Bottom line? For me, the benefits from building the XL pipeline are much, much larger than any predicted costs, so my cost-benefit analysis says build it. Build it well, of course, route it around sensitive areas as best as we know how, build it to the highest of standards, oil spills are a bad thing … but build it no matter what the AGW folks might be on about.
PS – Actually, no, I won’t curse Hansen’s sorry carcass and pathetic actions and minions, that’s literary hyperbole. He’s doing a great job of cursing himself already, karma is a bitch, so there’s no need for me to gild the lily. The worst thing is, after all his concern about his grandkids, when they’re grown they’re likely to curse him if he is successful in making them depend on the Middle East for their oil.
[UPDATE] Someone pointed out that I had not adequately addressed the argument that there is great environmental danger from the proposed Keystone XL crossing the Ogallala Aquifer. The Aquifer supplies water to many of the plains states in the central US.
That might be a reasonable argument if there weren’t a host of pipelines that cross the Ogallala right now, including carrying Canadian crude. The aquifer is the irregular area in the central USA, colored blue.
Figure 3. US pipelines carrying crude oil from Canada (red), other imports (dotted), and domestic production (blue). SOURCE
There are a couple of pipelines carrying Canadian crude that are already crossing the aquifer.

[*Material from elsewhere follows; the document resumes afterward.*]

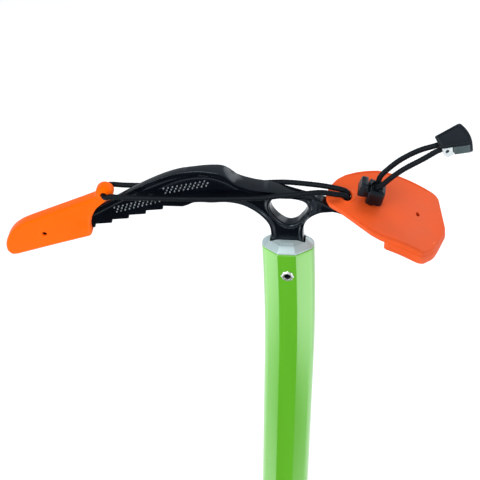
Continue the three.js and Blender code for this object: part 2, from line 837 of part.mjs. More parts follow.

Crude pipelines are not as big a problem over aquifers as refined products, since these are much thinner and seep and are carried by rain down to the aquifer much easier than is crude oil. Here are the refined pipelines crossing the Ogallala aquifer:
Figure 4. US pipelines carrying refined oil products. SOURCE
Note that these are only the major pipelines, there are a host of smaller ones as well. As you can see, the Ogallala Aquifer is already criss-crossed by all types of pipelines, carrying all kinds of crude and refined oil. If it were a huge environmental problem, we’d have known about it long ago.